Wednesday, June 9, 2010

Financing for Energy Independence: Novel Ideas

Innovation Facilitates the "Market"

One of the outstanding innovations that Sonoma County has spearheaded for the development of its Building Performance Energy Retrofit (BPER) market is the creation of a financing arm for building owners.  Gotta give some credit where it's due.  


SCEIP (Sonoma County Energy Independence Program), pronounced like the web-based communications tool (Skype),  is a forward-looking endeavor with some innovative lines.  SCEIP gets its money from the County's working capital and uses it to lend to BPER or Energy Replacement (solar panels, new furnaces, etc.) projects.  It's helping building owners put technologies into play that the owners might not purchase were it not for the clever financing and open market models.  


The funds from SCEIP could, for example, be used to insulate a building (home), upgrade / install new windows, install a new furnace, a tankless / on-demand water heater, etc.  The minimum financing right now is $2,500 which is pretty easy to get to in this wild and wooly new market.

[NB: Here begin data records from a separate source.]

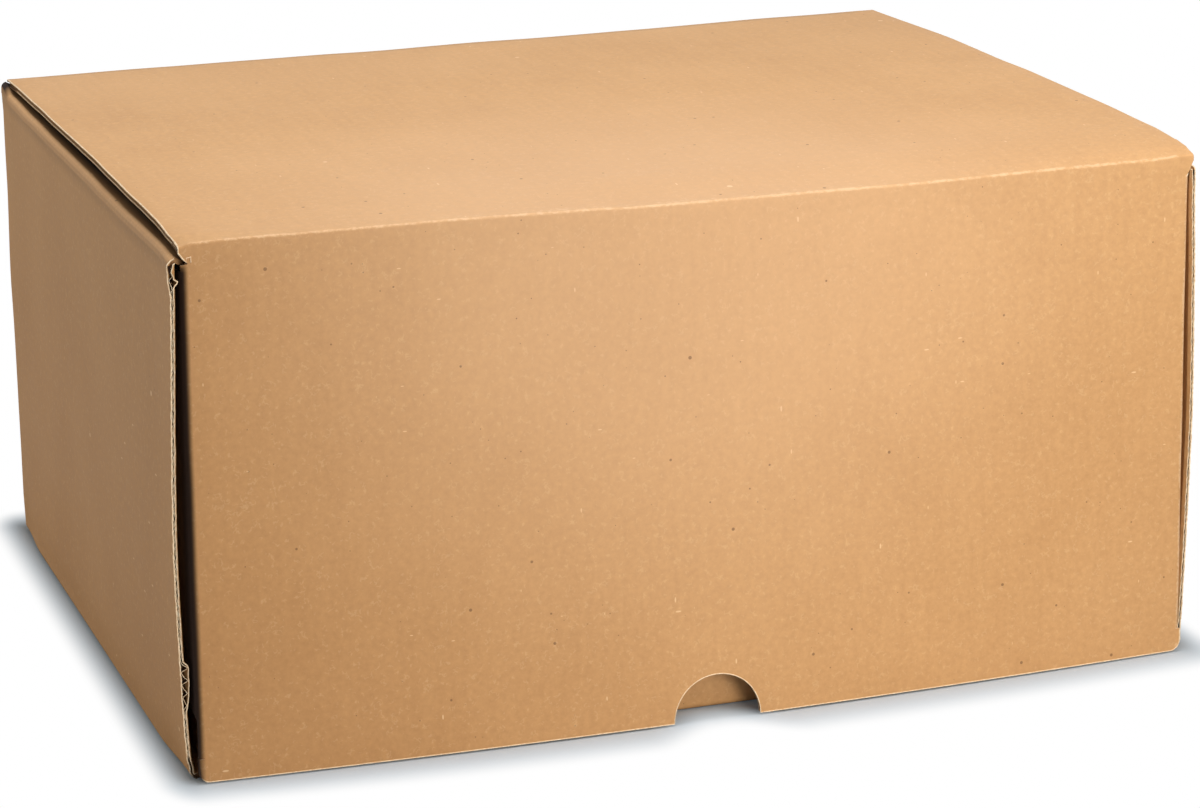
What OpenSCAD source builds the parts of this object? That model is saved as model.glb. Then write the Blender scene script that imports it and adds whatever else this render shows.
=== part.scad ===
/* [Box] */
// Width over the two side walls where they bow out most
box_w = 408; // [330:1:520]
// Depth from the back wall's face to the face of the front flap's crease
box_d = 317; // [240:1:420]
// Height from the floor to the top of the lid at its front crease
box_h = 203; // [140:1:280]

/* [Board] */
// Thickness of the corrugated board
board_t = 2.2; // [1.8:0.1:3]
// Thickness of the flat paper on each face of the board
liner_t = 0.4; // [0.3:0.05:0.5]
// Thickness of the fluted paper between the faces
medium_t = 0.35; // [0.25:0.05:0.5]
// Distance from one flute to the next
flute_pitch = 4.9; // [4:0.1:7]
// How far the open flutes reach in from a cut edge
flute_depth = 6; // [3:0.5:10]
// Radius at the middle of the board where it is folded
fold_r = 1.5; // [1.4:0.1:2.5]

/* [Side walls] */
// Drop from the lid's top at the front down to the top of the side walls
side_drop = 5.8; // [5:0.2:9]
// How far each outer side panel bows out between floor and top
side_bow = 1.8; // [0.5:0.1:3]
// Distance the side walls' front cut edges stand behind the flap's face
side_setback = 3; // [2.6:0.1:6]
// Distance the side walls' rear cut edges stand in from the back wall's face
rear_setback = 3; // [1:0.1:6]
// Room between an outer side panel and the flap's tucked ear
ear_slack = 1.6; // [0.6:0.1:4]
// Room between neighbouring layers inside a side wall
layer_gap = 0.5; // [0.3:0.1:1]
// Length of each locking tab under the inner side panels
tab_len = 52; // [30:1:70]
// Distance from the middle of the box to each locking tab
tab_place = 80; // [60:1:95]
// Room round a tab in its slot in the bottom
tab_gap = 0.4; // [0.3:0.1:1]

/* [Front and back walls] */
// Room between the front wall and the inside of the flap at the crease
front_gap = 1.2; // [0.8:0.1:3]
// Length of the ears that fold back from the front and back walls
wall_ear_len = 96; // [60:1:110]

/* [Lid] */
// How far the lid's side edges stand in from the side walls' top edges
lid_inset = 2.4; // [2:0.1:5]
// How much lower the lid's back crease is than its front crease
lid_fall = 1.8; // [0:0.1:3]
// How far the lid arches up between its two creases
lid_arch = 2; // [0.5:0.1:4]
// Depth of the open slit along the lid's side edges
slit_depth = 2; // [1:0.5:4]

/* [Front flap] */
// How far the flap's lower corners lean out from upright
flap_lean = 4; // [0:0.5:8]
// How far the middle of the flap's lower edge bows out past its corners
flap_bow = 8; // [2:0.5:12]
// Room between the flap's lower edge and the floor
floor_gap = 0.6; // [0.4:0.1:3]
// Room between the flap's upper end and the rounded crease
crease_gap = 0.15; // [0.1:0.05:0.3]
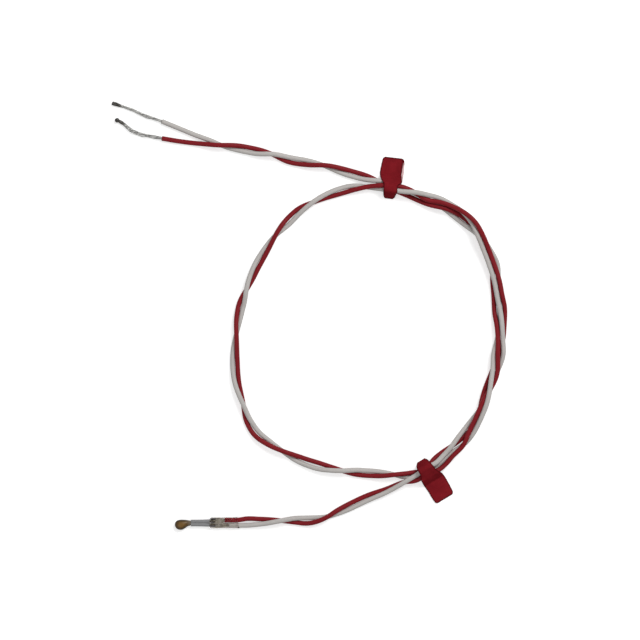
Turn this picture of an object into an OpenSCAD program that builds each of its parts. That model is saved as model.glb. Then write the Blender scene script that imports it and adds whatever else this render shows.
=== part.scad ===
// Bead thermistor on a loosely twisted pair of red and white stranded leads.
// The pair is coiled one and a half times and held by two folded tape ties.
// The origin is under the middle of the sensor head, on the surface it lies on,
// with +X along the head towards the leads and +Z up.

/* [Sensor bead] */
// Width of the resin bead across the head
bead_w = 2.56; // [2.2:0.02:2.6]
// Thickness of the resin bead, from the surface up
bead_t = 1.9; // [1.8:0.02:2.2]
// Edge of the square thermistor chip inside the bead
chip_edge = 0.9; // [0.6:0.05:1.0]
// Thickness of the chip between its two faces
chip_t = 0.44; // [0.4:0.01:0.46]

/* [Thin leads] */
// Diameter of the two tinned wires that leave the bead
lead_d = 0.3; // [0.25:0.01:0.3]
// Outer diameter of the grey sleeve on each thin lead
lead_sleeve_d = 0.84; // [0.7:0.01:0.84]
// Length of the grey sleeves
lead_sleeve_len = 4.7; // [4:0.1:4.9]

/* [Splice sleeve] */
// Width of the clear shrunk sleeve
sleeve_w = 2.84; // [2.8:0.01:2.9]
// Length of the clear shrunk sleeve
sleeve_len = 7.7; // [7.4:0.05:7.8]
// Wall of the clear shrunk sleeve
sleeve_wall = 0.12; // [0.08:0.01:0.12]

/* [Wires] */
// Outer diameter of each insulated wire
wire_d = 1.2; // [1.1:0.05:1.2]
// Diameter of one of the seven strands
strand_d = 0.2; // [0.16:0.01:0.2]
// Length in which a strand goes once round the bundle
strand_lay = 9; // [7:0.5:12]
// Diameter of the tinned tip of the white wire
white_tip_d = 0.76; // [0.7:0.02:0.84]
// Diameter of the tinned tip of the red wire
red_tip_d = 0.76; // [0.74:0.02:0.8]
// Diameter of the solder ball at the end of the red wire
red_ball_d = 0.92; // [0.86:0.02:0.92]

/* [Ties] */
// Width of the tape at the flag
tape_w = 5.4; // [4.8:0.1:5.6]
// Width of the tape where it is stretched round the wires
neck_w = 3.45; // [3:0.05:4]
// Thickness of the tape
tape_t = 0.15; // [0.12:0.01:0.18]

/* [Hidden] */

// Head: half of its length, the line that its leads follow, where the wires leave the
// clear sleeve, and the bead's own line
head_half = 8.1;
axis_y = 0.11;
exit_y = 0.2;
head_edge = exit_y + sleeve_w / 2;
bead_y = bead_w / 2 - head_edge;
bead_x = bead_w / 2 - head_half;
lead_z = bead_t / 2;
lead_y = 0.425;
neck_x = -4.1;
electrode_t = 0.03;
solder_gap = lead_y - lead_d / 2 - chip_t / 2 - electrode_t;

// Splice: where the solder, the strands and the insulation begin
wire_r = wire_d / 2;
strand_r = strand_d / 2;
sleeve_x = head_half - sleeve_len;
sleeve_z = wire_r + sleeve_wall + 0.01;
sleeve_taper = 0.35;
wire_y = sleeve_w / 2 - sleeve_wall - wire_r - 0.01;
bundle_r = 1.5 * strand_d;
splice_z = sleeve_wall + bundle_r + 0.165;
splice_x = 0.8;
splice_len = 1.4;
red_start = 4.4;
white_start = 5.5;

// Round parts of the tubes, and how closely a smooth line follows its points
tube_sides = 8;
strand_sides = 6;
soft_landing = 0.15;

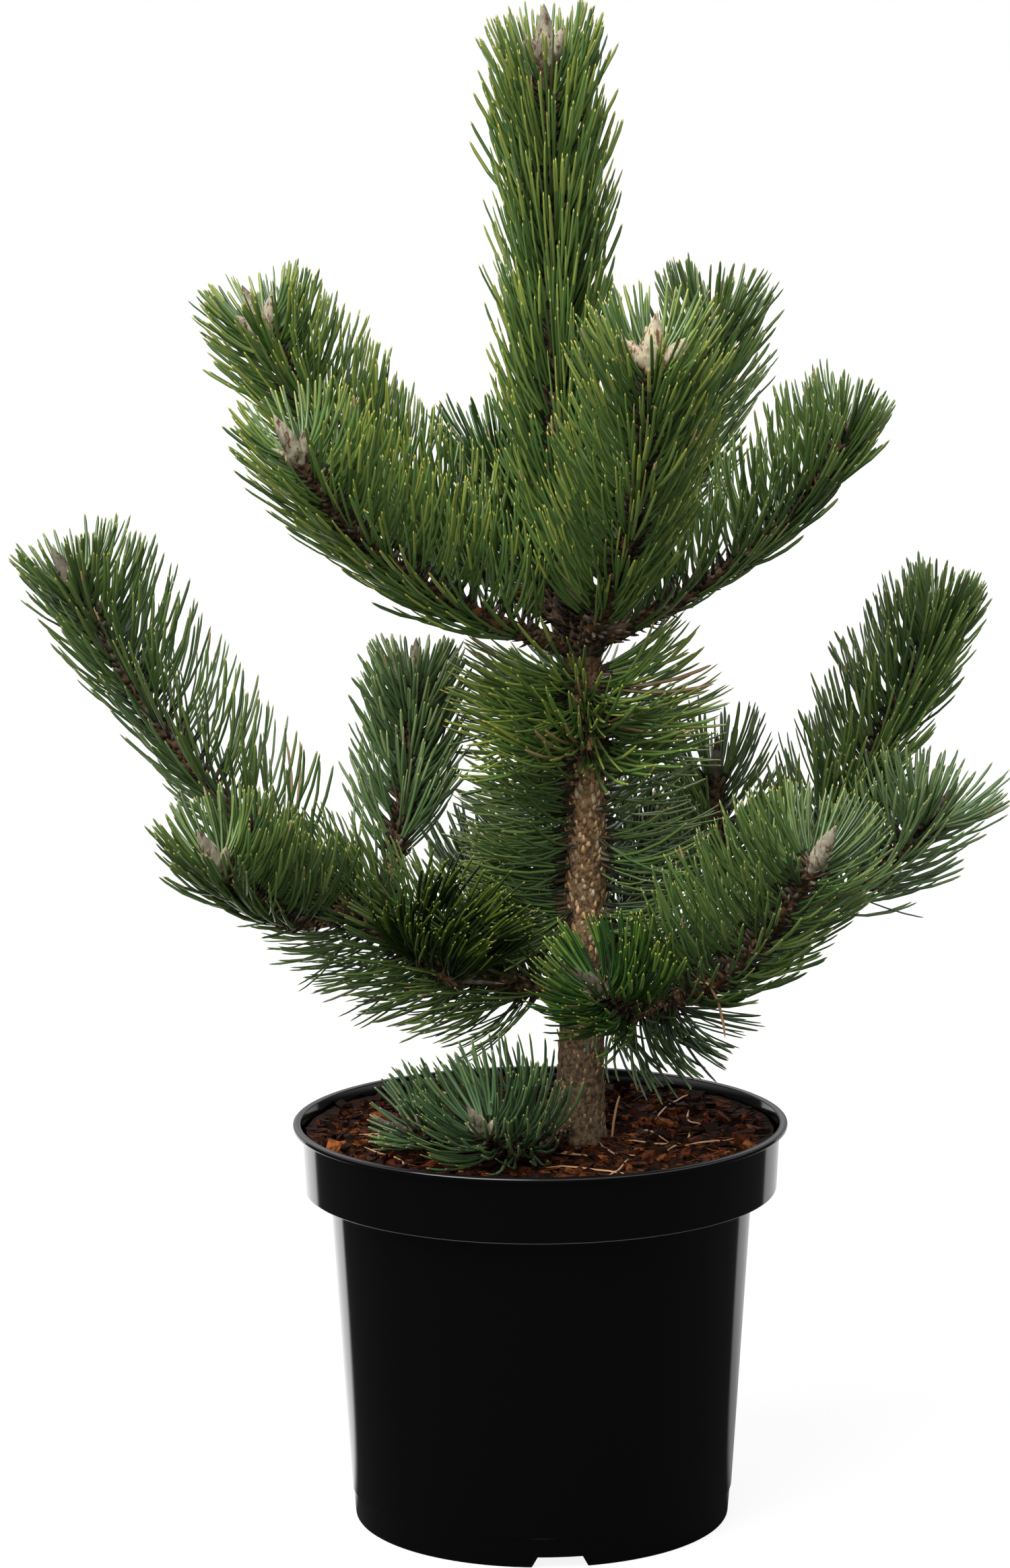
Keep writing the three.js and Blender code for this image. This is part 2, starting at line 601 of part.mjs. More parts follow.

SCEIP is interested in safety and security, too: it requires, for now, that any of the financed work be done by a certified installer with special licenses and certifications (HERS II, CBPCA, BPI) to assure compliance with code and energy retrofit specifications.  New rules will have to be invented to allow the Do-It-Yourselfer (DIY) to get access to the money.  


John Sutter, President of Applied Building Sciences, says: "This [SCEIP] is a game changer."  


The really clever piece of architecture underneath SCEIP's design is the "revolving door" of money that it has engineered.  SCEIP takes all of its loans and packages the liens into bond instruments and sells them on the open market at 5% interest to the investor.  


SCEIP gets more cash  -- working capital -- from the County and...they do the same thing all over again: lend out money, secured by liens and, then, package the loans as bonds.  Investors are happy, right now, to get 5% on their safe bonds, secured by Property Tax income streams and Liens.  


Some of the thinking that appears to have gone into the SCEIP idea includes: 

  • a supply of relatively inexpensive money for energy upgrades
  • the investment in the property stays with the property, not the current owner, so the asset(s) are tied to the piece of real estate
  • bonds sold off of these property liens are relatively secure; the default rate has been, historically, quite low

Looking into the future, we believe that competition will arise and the County will have other providers trying to come into niches of the market and, likely, lend on these secure deals.  We predict that these financiers will, ironically, find themselves in the higher ticket projects.  


We also believe we're going to see at least 10% of the property owners struggle with paying their new tax bill -- humans just don't save and, ultimately, will find themselves confronted with a bill they didn't anticipate or plan for.